▶ **Goal**
Every line in the data below from the one containing "y = (min(b.min.Y" down to the one containing "obj.matrix_world = world", both included, must be retyped exactly; no other line is to appear.

====

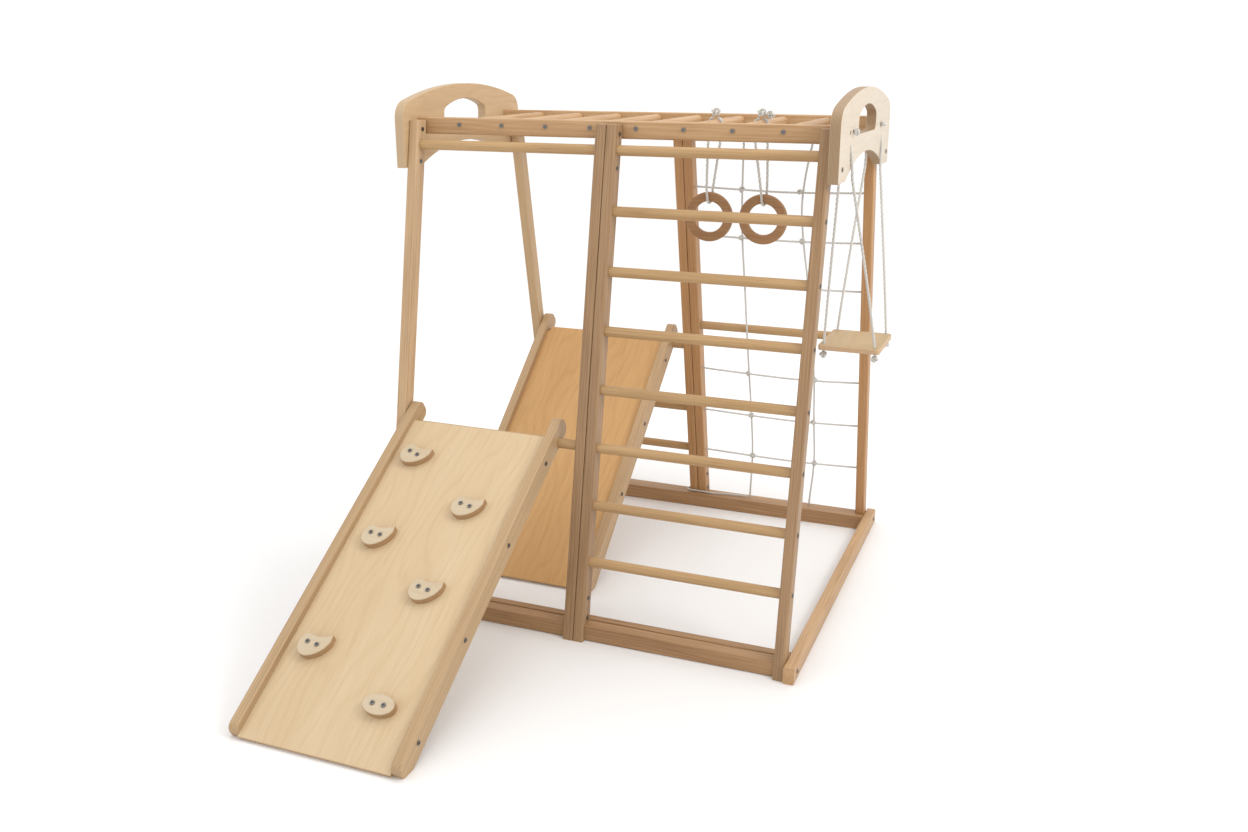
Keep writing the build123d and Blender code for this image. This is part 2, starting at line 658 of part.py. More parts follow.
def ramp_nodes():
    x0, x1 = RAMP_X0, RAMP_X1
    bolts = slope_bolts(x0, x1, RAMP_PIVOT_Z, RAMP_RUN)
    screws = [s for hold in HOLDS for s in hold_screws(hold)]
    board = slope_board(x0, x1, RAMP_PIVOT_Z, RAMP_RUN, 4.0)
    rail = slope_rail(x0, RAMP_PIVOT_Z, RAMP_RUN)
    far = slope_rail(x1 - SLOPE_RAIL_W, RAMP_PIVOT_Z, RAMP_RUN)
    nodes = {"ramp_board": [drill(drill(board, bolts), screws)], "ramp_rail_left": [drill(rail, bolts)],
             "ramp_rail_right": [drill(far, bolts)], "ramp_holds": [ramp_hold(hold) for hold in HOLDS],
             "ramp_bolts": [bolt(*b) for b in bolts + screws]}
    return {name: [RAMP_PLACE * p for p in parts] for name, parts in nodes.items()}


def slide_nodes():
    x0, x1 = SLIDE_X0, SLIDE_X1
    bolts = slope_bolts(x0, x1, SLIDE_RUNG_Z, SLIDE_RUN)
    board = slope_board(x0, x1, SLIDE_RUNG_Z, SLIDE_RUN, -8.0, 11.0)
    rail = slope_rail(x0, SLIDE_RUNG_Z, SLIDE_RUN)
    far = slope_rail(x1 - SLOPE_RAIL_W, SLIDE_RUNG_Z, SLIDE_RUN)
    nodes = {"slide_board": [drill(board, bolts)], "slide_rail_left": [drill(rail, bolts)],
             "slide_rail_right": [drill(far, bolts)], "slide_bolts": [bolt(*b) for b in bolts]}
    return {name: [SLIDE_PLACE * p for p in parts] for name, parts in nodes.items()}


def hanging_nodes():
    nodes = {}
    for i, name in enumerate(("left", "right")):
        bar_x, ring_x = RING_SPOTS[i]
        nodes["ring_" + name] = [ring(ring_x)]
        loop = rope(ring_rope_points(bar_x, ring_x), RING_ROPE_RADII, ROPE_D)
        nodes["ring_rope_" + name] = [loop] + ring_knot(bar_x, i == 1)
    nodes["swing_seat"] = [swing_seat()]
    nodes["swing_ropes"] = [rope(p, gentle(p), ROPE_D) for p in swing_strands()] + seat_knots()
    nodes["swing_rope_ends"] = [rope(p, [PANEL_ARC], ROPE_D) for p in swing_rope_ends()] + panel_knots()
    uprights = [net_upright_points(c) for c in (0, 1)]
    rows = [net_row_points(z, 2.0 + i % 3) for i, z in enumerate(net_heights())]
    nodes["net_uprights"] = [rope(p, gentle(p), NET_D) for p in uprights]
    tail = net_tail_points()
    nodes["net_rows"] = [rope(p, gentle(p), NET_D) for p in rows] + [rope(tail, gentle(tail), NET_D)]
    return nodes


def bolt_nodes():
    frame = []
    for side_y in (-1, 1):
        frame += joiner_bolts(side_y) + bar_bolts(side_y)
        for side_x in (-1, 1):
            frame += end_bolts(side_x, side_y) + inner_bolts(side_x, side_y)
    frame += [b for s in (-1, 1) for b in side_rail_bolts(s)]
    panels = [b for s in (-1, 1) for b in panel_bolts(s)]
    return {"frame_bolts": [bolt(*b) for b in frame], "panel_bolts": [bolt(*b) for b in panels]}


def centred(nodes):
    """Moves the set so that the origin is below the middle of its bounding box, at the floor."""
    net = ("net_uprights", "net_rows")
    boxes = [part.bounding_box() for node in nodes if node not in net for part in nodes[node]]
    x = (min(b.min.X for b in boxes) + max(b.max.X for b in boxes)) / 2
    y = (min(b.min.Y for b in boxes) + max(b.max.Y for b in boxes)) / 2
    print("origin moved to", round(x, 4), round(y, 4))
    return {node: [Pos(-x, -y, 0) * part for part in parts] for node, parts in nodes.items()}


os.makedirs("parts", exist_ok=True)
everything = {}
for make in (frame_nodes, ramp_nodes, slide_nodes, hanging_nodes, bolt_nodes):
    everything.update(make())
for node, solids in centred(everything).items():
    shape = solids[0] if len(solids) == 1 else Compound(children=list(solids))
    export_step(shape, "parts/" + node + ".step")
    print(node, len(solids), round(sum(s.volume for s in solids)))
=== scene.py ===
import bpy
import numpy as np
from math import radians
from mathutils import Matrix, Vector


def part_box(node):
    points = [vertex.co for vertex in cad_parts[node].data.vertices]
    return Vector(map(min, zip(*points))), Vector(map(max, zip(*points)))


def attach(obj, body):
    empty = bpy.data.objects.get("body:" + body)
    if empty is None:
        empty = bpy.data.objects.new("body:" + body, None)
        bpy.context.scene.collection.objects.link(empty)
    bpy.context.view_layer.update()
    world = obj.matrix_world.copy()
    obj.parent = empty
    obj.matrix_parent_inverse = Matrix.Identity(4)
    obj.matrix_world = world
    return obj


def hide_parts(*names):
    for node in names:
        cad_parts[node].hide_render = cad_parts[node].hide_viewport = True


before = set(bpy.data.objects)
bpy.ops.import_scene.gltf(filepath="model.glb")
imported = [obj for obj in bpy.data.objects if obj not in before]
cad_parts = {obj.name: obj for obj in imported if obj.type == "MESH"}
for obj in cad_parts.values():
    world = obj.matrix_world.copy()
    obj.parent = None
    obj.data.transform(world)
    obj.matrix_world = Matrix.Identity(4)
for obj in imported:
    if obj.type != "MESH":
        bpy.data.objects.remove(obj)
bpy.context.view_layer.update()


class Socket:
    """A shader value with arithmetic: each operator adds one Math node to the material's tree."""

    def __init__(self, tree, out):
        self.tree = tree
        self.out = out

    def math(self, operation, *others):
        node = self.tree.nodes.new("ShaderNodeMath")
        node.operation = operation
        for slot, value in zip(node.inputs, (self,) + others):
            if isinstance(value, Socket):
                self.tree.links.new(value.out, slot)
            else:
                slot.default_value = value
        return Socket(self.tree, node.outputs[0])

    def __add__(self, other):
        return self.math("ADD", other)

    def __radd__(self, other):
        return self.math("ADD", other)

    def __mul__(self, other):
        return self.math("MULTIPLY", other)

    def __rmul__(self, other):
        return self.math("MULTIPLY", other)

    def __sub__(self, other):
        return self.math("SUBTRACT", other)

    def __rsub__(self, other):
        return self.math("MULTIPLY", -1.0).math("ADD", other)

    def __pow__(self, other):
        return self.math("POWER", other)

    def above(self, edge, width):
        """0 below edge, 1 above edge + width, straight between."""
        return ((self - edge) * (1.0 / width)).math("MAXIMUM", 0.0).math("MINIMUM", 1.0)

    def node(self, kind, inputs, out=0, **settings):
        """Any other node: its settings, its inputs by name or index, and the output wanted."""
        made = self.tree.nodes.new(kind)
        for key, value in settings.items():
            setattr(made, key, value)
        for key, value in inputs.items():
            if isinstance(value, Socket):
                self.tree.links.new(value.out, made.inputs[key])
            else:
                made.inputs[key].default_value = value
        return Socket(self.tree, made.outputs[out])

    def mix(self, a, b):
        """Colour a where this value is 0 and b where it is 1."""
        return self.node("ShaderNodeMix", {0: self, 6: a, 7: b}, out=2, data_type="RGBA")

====

▶ **Reply**
    y = (min(b.min.Y for b in boxes) + max(b.max.Y for b in boxes)) / 2
    print("origin moved to", round(x, 4), round(y, 4))
    return {node: [Pos(-x, -y, 0) * part for part in parts] for node, parts in nodes.items()}


os.makedirs("parts", exist_ok=True)
everything = {}
for make in (frame_nodes, ramp_nodes, slide_nodes, hanging_nodes, bolt_nodes):
    everything.update(make())
for node, solids in centred(everything).items():
    shape = solids[0] if len(solids) == 1 else Compound(children=list(solids))
    export_step(shape, "parts/" + node + ".step")
    print(node, len(solids), round(sum(s.volume for s in solids)))
=== scene.py ===
import bpy
import numpy as np
from math import radians
from mathutils import Matrix, Vector


def part_box(node):
    points = [vertex.co for vertex in cad_parts[node].data.vertices]
    return Vector(map(min, zip(*points))), Vector(map(max, zip(*points)))


def attach(obj, body):
    empty = bpy.data.objects.get("body:" + body)
    if empty is None:
        empty = bpy.data.objects.new("body:" + body, None)
        bpy.context.scene.collection.objects.link(empty)
    bpy.context.view_layer.update()
    world = obj.matrix_world.copy()
    obj.parent = empty
    obj.matrix_parent_inverse = Matrix.Identity(4)
    obj.matrix_world = world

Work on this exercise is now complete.